» GIVEN PROBLEM: Find and return each line containing "between".

» DATA SHOWN:

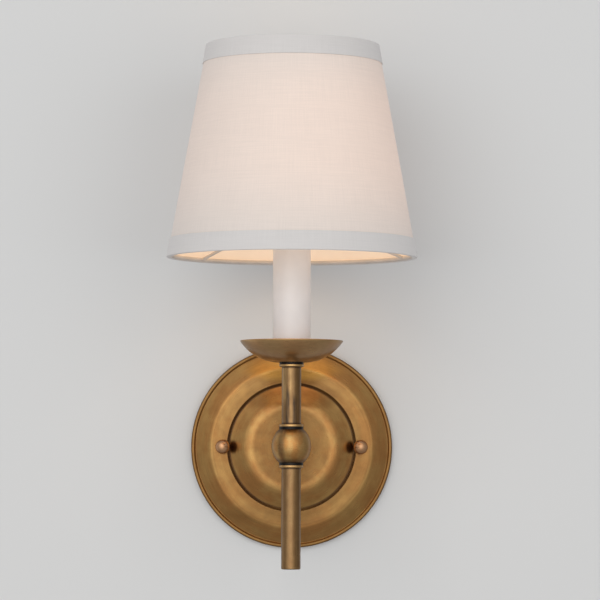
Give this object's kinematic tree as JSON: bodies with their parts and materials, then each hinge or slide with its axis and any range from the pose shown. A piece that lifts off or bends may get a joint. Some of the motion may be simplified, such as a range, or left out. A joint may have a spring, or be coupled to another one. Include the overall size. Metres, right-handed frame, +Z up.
{
  "type": "wall light",
  "caption": "Candle wall light with a tapered fabric shade, white candle sleeve, drip dish, ball-jointed brass stem and a stepped round backplate.",
  "frame": {"origin": "centre of the round backplate on the wall plane, midway between the two wall box screws", "axes": "+Z up along the stem and candle, +Y into the wall, so the light stands out towards -Y; +X to the right seen from the room"},
  "size_m": [0.1558, 0.1729, 0.3249],
  "materials": {
    "antique_brass": "brushed antique brass with dark patina in the grooves",
    "nut_brass": "polished reddish brass",
    "zinc_steel": "zinc plated steel",
    "earth_green": "green screw",
    "candle_white": "satin off-white sleeve",
    "socket_black": "moulded phenolic",
    "contact_brass": "plain brass strip",
    "cap_nickel": "bright screw cap",
    "insulator_black": "black glass insulator",
    "frosted_glass": "frosted, lit",
    "frame_wire": "pale grey coated wire",
    "shade_linen": "fine off-white plain weave",
    "shade_liner": "translucent white styrene",
    "shade_trim": "self fabric trim band"
  },
  "bodies": {
    "fixture": {"mounting_strap": "zinc_steel", "mounting_studs": "zinc_steel", "stud_nuts": "zinc_steel", "ground_screw": "earth_green", "backplate": "antique_brass", "arm_nipple": "zinc_steel", "arm_washer": "zinc_steel", "arm_lock_nut": "zinc_steel", "arm_tube": "antique_brass", "arm_rear_collar": "antique_brass", "arm_front_collar": "antique_brass", "centre_ball": "antique_brass", "upper_collar": "antique_brass", "lower_collar": "antique_brass", "dish_collar": "antique_brass", "upper_tube": "antique_brass", "lower_tube": "antique_brass", "tail_cap": "antique_brass", "upper_rod": "zinc_steel", "lower_rod": "zinc_steel", "drip_dish": "antique_brass", "dish_lock_nut": "zinc_steel", "socket_bracket": "zinc_steel", "socket_body": "socket_black", "socket_shell": "contact_brass", "socket_contact": "contact_brass", "candle_sleeve": "candle_white"},
    "shade": {"fitter_ring": "frame_wire", "fitter_arms": "frame_wire", "bottom_ring": "frame_wire", "top_ring": "frame_wire", "shade_fabric": "shade_linen", "shade_liner": "shade_liner", "top_trim": "shade_trim", "bottom_trim": "shade_trim"},
    "bulb": {"bulb_cap": "cap_nickel", "bulb_insulator": "insulator_black", "bulb_contact": "cap_nickel", "bulb_glass": "frosted_glass"},
    "left_nut": {"left_ball_nut": "nut_brass"},
    "right_nut": {"right_ball_nut": "nut_brass"}
  },
  "joints": [
    {"name": "shade_turn", "type": "hinge", "parent": "fixture", "child": "shade", "pos_m": [0, -0.095, 0.15438], "axis": [0, 0, 1], "continuous": true},
    {"name": "bulb_unscrew", "type": "slide", "parent": "fixture", "child": "bulb", "axis": [0, 0, 1], "range_m": [0, 0.025]},
    {"name": "left_nut_unscrew", "type": "slide", "parent": "fixture", "child": "left_nut", "axis": [0, -1, 0], "range_m": [0, 0.012]},
    {"name": "right_nut_unscrew", "type": "slide", "parent": "fixture", "child": "right_nut", "axis": [0, -1, 0], "range_m": [0, 0.012]}
  ]
}
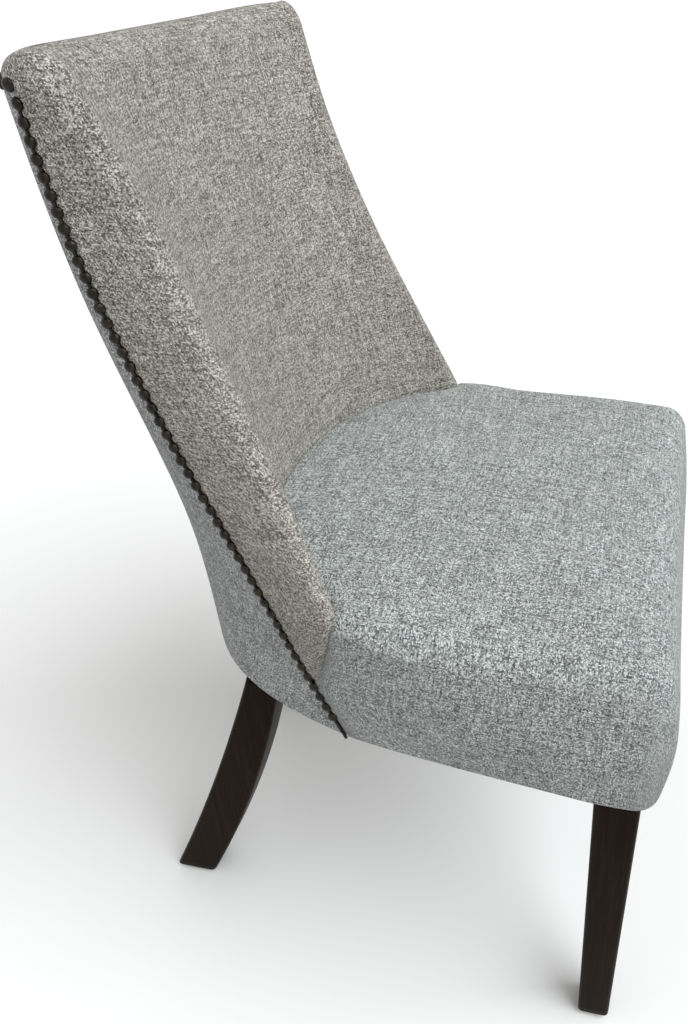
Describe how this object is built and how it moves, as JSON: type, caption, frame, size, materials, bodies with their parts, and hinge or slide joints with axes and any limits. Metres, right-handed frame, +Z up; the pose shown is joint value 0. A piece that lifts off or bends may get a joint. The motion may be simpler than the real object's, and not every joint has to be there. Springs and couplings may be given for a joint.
{
  "type": "upholstered dining chair",
  "caption": "Upholstered dining chair with a wrap-around barrel back, winged sides with beaded nail trim, a thick boxed seat and dark wooden legs.",
  "frame": {"origin": "on the floor, in the middle of the chair's width and of its depth", "axes": "+Z up, -Y towards the front, the way the sitter faces, +X towards the sitter's left"},
  "size_m": [0.5066, 0.5724, 0.9565],
  "materials": {
    "cool_fabric": "matt heathered grey tweed, cool",
    "warm_fabric": "matt heathered grey tweed, warmer",
    "trim_metal": "satin dark bronze",
    "dark_wood": "satin espresso lacquer",
    "frame_wood": "bare hardwood",
    "foam": "open-cell upholstery foam",
    "panel_board": "bare board",
    "webbing": "woven strap",
    "black_cloth": "matt non-woven cloth",
    "zinc_steel": "zinc plated",
    "glide_plastic": "matt nylon"
  },
  "bodies": {
    "root": {"front_leg_left": "dark_wood", "front_leg_right": "dark_wood", "rear_leg_left": "dark_wood", "rear_leg_right": "dark_wood", "front_glide_left": "glide_plastic", "front_glide_right": "glide_plastic", "rear_glide_left": "glide_plastic", "rear_glide_right": "glide_plastic", "front_hanger_stud_left": "zinc_steel", "front_hanger_stud_right": "zinc_steel", "rear_hanger_stud_left": "zinc_steel", "rear_hanger_stud_right": "zinc_steel", "front_stud_nut_left": "zinc_steel", "front_stud_nut_right": "zinc_steel", "rear_stud_nut_left": "zinc_steel", "rear_stud_nut_right": "zinc_steel", "front_corner_block_left": "frame_wood", "front_corner_block_right": "frame_wood", "rear_corner_block_left": "frame_wood", "rear_corner_block_right": "frame_wood", "front_rail": "frame_wood", "side_rail_left": "frame_wood", "side_rail_right": "frame_wood", "rear_rail": "frame_wood", "seat_cross_strap_1": "webbing", "seat_cross_strap_2": "webbing", "seat_cross_strap_3": "webbing", "seat_length_strap_1": "webbing", "seat_length_strap_2": "webbing", "seat_length_strap_3": "webbing", "seat_foam": "foam", "seat_cover": "cool_fabric", "dust_cover": "black_cloth", "back_post_left": "frame_wood", "back_post_right": "frame_wood", "lower_back_rail": "frame_wood", "middle_back_rail": "frame_wood", "crest_rail": "frame_wood", "back_strap_1": "webbing", "back_strap_2": "webbing", "back_strap_3": "webbing", "back_foam": "foam", "back_panel": "panel_board", "inside_back_cover": "warm_fabric", "outside_back_cover": "cool_fabric", "nail_trim_left": "trim_metal", "nail_trim_right": "trim_metal", "nail_trim_top": "trim_metal"}
  },
  "joints": []
}
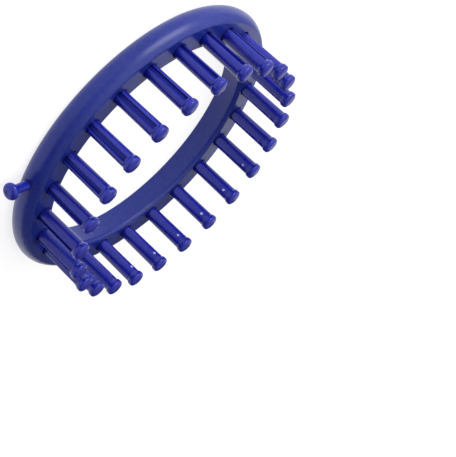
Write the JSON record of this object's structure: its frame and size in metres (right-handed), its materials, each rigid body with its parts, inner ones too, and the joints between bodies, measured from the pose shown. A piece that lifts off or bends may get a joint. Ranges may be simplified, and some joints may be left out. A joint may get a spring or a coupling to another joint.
{
  "type": "knitting loom",
  "caption": "Round knitting loom: a low moulded ring with a circle of upright grooved pegs around a wide opening and one anchor peg on its side.",
  "frame": {"origin": "on the ring's axis, in the plane of the underside that the loom stands on", "axes": "+Z along the ring's axis, the way the pegs point; the anchor peg points out along -Y"},
  "size_m": [0.14, 0.1506, 0.0354],
  "materials": {
    "ring_plastic": "satin moulded blue",
    "peg_plastic": "glossy moulded violet-blue"
  },
  "bodies": {
    "root": {"ring": "ring_plastic", "peg_01": "peg_plastic", "peg_02": "peg_plastic", "peg_03": "peg_plastic", "peg_04": "peg_plastic", "peg_05": "peg_plastic", "peg_06": "peg_plastic", "peg_07": "peg_plastic", "peg_08": "peg_plastic", "peg_09": "peg_plastic", "peg_10": "peg_plastic", "peg_11": "peg_plastic", "peg_12": "peg_plastic", "peg_13": "peg_plastic", "peg_14": "peg_plastic", "peg_15": "peg_plastic", "peg_16": "peg_plastic", "peg_17": "peg_plastic", "peg_18": "peg_plastic", "peg_19": "peg_plastic", "peg_20": "peg_plastic", "peg_21": "peg_plastic", "peg_22": "peg_plastic", "peg_23": "peg_plastic", "peg_24": "peg_plastic", "anchor_peg": "peg_plastic"}
  },
  "joints": []
}
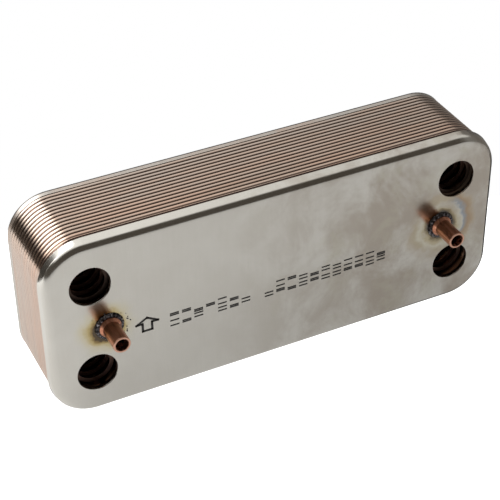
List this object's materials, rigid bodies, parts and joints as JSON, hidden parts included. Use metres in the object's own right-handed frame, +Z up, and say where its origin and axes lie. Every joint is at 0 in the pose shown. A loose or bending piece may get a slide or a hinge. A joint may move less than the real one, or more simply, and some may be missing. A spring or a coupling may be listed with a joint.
{
  "type": "plate heat exchanger",
  "caption": "Brazed plate heat exchanger: nested stainless plates between a ported front cover and a blind back cover, with two fixing sleeves.",
  "frame": {"origin": "centre of the flat front face of the cover", "axes": "+X along the length, +Z up when the part stands on its long side, -Y the way the four ports face, +Y into the depth of the stack"},
  "size_m": [0.1904, 0.0521, 0.0776],
  "materials": {
    "cover_steel": "satin cold-rolled stainless steel with heat tint near the welds",
    "plate_steel": "stainless steel with a thin copper bloom from the brazing furnace",
    "braze_copper": "dull dark copper braze",
    "sleeve_copper": "copper-coated steel sleeve, satin, tarnished",
    "weld_metal": "lumpy oxidised weld bead"
  },
  "bodies": {
    "root": {"front_cover_plate": "cover_steel", "channel_plate_01": "plate_steel", "channel_plate_02": "plate_steel", "channel_plate_03": "plate_steel", "channel_plate_04": "plate_steel", "channel_plate_05": "plate_steel", "channel_plate_06": "plate_steel", "channel_plate_07": "plate_steel", "channel_plate_08": "plate_steel", "channel_plate_09": "plate_steel", "channel_plate_10": "plate_steel", "channel_plate_11": "plate_steel", "channel_plate_12": "plate_steel", "channel_plate_13": "plate_steel", "channel_plate_14": "plate_steel", "back_cover_plate": "cover_steel", "braze_seam_01": "braze_copper", "braze_seam_02": "braze_copper", "braze_seam_03": "braze_copper", "braze_seam_04": "braze_copper", "braze_seam_05": "braze_copper", "braze_seam_06": "braze_copper", "braze_seam_07": "braze_copper", "braze_seam_08": "braze_copper", "braze_seam_09": "braze_copper", "braze_seam_10": "braze_copper", "braze_seam_11": "braze_copper", "braze_seam_12": "braze_copper", "braze_seam_13": "braze_copper", "braze_seam_14": "braze_copper", "braze_seam_15": "braze_copper", "fixing_sleeve_left": "sleeve_copper", "fixing_sleeve_right": "sleeve_copper", "weld_bead_left": "weld_metal", "weld_bead_right": "weld_metal"}
  },
  "joints": []
}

» OUTPUT OF THE TASK:
  "frame": {"origin": "centre of the round backplate on the wall plane, midway between the two wall box screws", "axes": "+Z up along the stem and candle, +Y into the wall, so the light stands out towards -Y; +X to the right seen from the room"},
Write the JSON record of this object's structure: its frame and size in metres (right-handed), its materials, each rigid body with its parts, inner ones too, and the joints between bodies, measured from the pose shown. A piece that lifts off or bends may get a joint. Ranges may be simplified, and some joints may be left out. A joint may get a spring or a coupling to another joint.
  "caption": "Brazed plate heat exchanger: nested stainless plates between a ported front cover and a blind back cover, with two fixing sleeves.",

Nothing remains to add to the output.